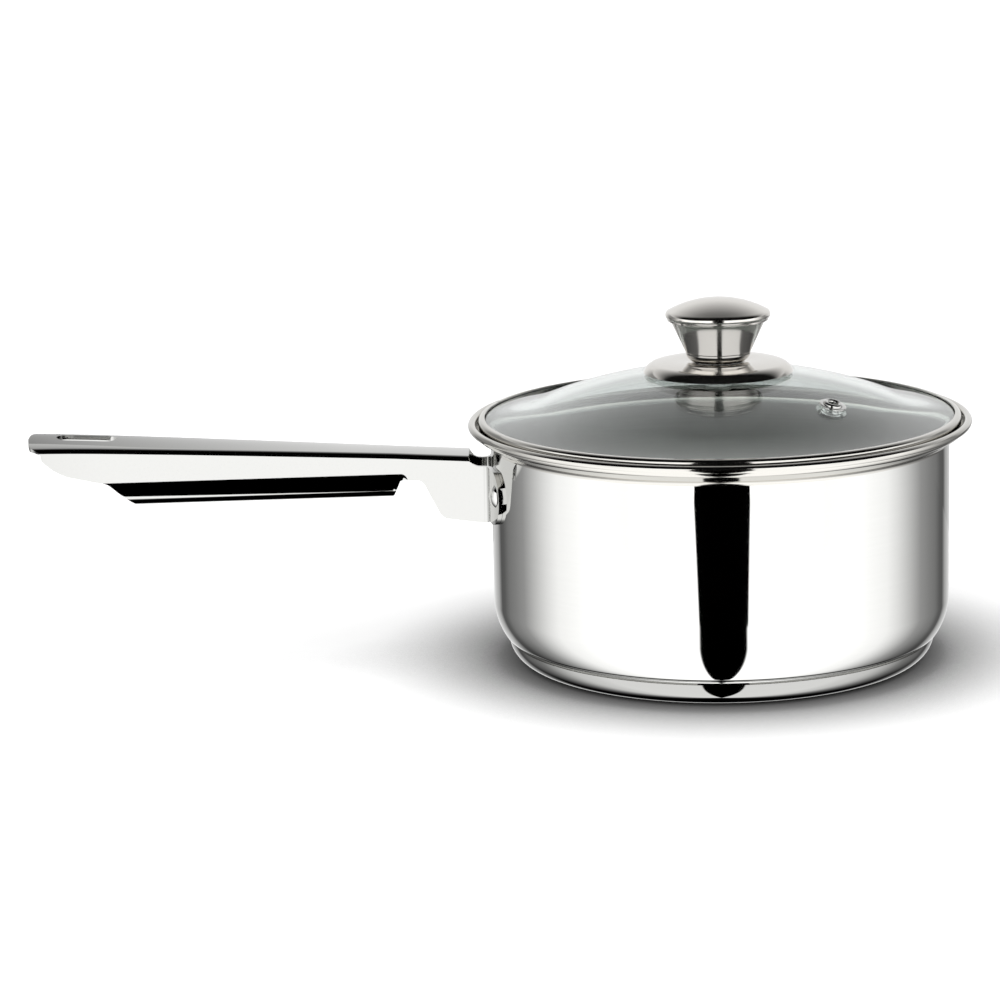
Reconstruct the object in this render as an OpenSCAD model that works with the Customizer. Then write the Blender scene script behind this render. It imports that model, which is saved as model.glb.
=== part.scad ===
// Saucepan with a glass lid: a drawn stainless pot on a capsule base, a stamped and riveted
// strip handle, and a tempered glass lid with a steel band, a steam vent and a knob.
// Millimetres, +Z up. The origin is the centre of the underside of the base. The handle
// points along -X and the lid lifts off along +Z.

/* [Pot] */
// Outer diameter of the straight wall
pot_d = 161; // [158:1:164]
// Height of the rolled rim above the surface the pan stands on
pot_h = 85.6; // [82:0.2:92]
// Thickness of the pot's steel
pot_t = 0.8; // [0.7:0.1:1.0]
// Outer radius of the corner between wall and floor
corner_r = 22; // [20:1:24]
// Diameter over the rolled rim
rim_d = 176.6; // [176:0.2:178]

/* [Base] */
// Outer radius of the capsule's rounded edge
cap_edge_r = 8.6; // [8:0.2:9]
// Diameter of the capsule at its upper edge
cap_d = 150.8; // [150:0.2:151.6]
// Thickness of the capsule's steel
cap_t = 0.6; // [0.5:0.1:0.8]

/* [Handle] */
// Distance from the pot's axis to the free end
handle_reach = 243; // [225:1:260]
// Width at the pot
handle_root_w = 18; // [17:0.5:20]
// Width at the free end
handle_end_w = 30.4; // [26:0.2:34]
// Height of the crest where the handle's top ends, beside the pot
handle_root_z = 74.9; // [74:0.1:76]
// Rise of the crest towards the free end, in degrees
handle_rise = 3.3; // [2.6:0.1:3.6]
// Thickness of the stamped strip
strip_t = 1.5; // [1.2:0.1:1.8]
// Radius of the crown across the top at the pot
crown_r = 80; // [60:5:120]
// Radius of the crown across the top at the free end
crown_end_r = 50; // [40:5:80]
// Outer radius of the long upper corners
strip_corner_r = 2.8; // [2.4:0.2:3.4]
// Width of the curled-in grip edges
curl_w = 8; // [7:0.25:8.25]
// Height of the curled-in grip edges
curl_h = 10; // [8:0.5:11]
// Length of the hanging slot
slot_len = 21.4; // [14:0.2:24]
// Width of the hanging slot
slot_w = 9.4; // [7:0.2:12]

/* [Rivets] */
// Angle between each rivet and the handle's centre plane, seen from the pot's axis
rivet_angle = 14.8; // [14.2:0.1:16]
// Height of the rivets
rivet_z = 62.8; // [61:0.2:64]
// Diameter of the rivet heads
rivet_head_d = 7.8; // [7:0.2:8.4]
// Diameter of the rivet shanks
rivet_shank_d = 4.8; // [4:0.2:5]

/* [Lid] */
// Thickness of the glass
glass_t = 4; // [3.5:0.5:4]
// Outer radius of the glass dome
dome_r = 180; // [176:1:186]
// Height of the outside of the dome at its centre
dome_z = 102.8; // [102.4:0.1:103.4]
// Outer diameter of the steel band
band_d = 169.2; // [168.8:0.2:169.4]
// Thickness of the band's steel
band_t = 0.6; // [0.5:0.1:0.6]
// Width of the band's butt seam
seam_w = 0.3; // [0.2:0.1:0.5]
// Distance of the steam vent from the lid's axis
vent_at = 52; // [46:1:56]
// Direction of the steam vent from the lid's axis, in degrees from +X
vent_angle = -45; // [-80:5:-10]
// Inner diameter of the steam vent
vent_d = 3.2; // [2.6:0.2:4]

/* [Knob] */
// Diameter of the knob at its cap
knob_d = 36.8; // [35:0.2:38]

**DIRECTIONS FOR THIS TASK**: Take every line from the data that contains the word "with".

**THE RESULT**:
Reconstruct the object in this render as an OpenSCAD model that works with the Customizer. Then write the Blender scene script behind this render. It imports that model, which is saved as model.glb.
// Saucepan with a glass lid: a drawn stainless pot on a capsule base, a stamped and riveted
// strip handle, and a tempered glass lid with a steel band, a steam vent and a knob.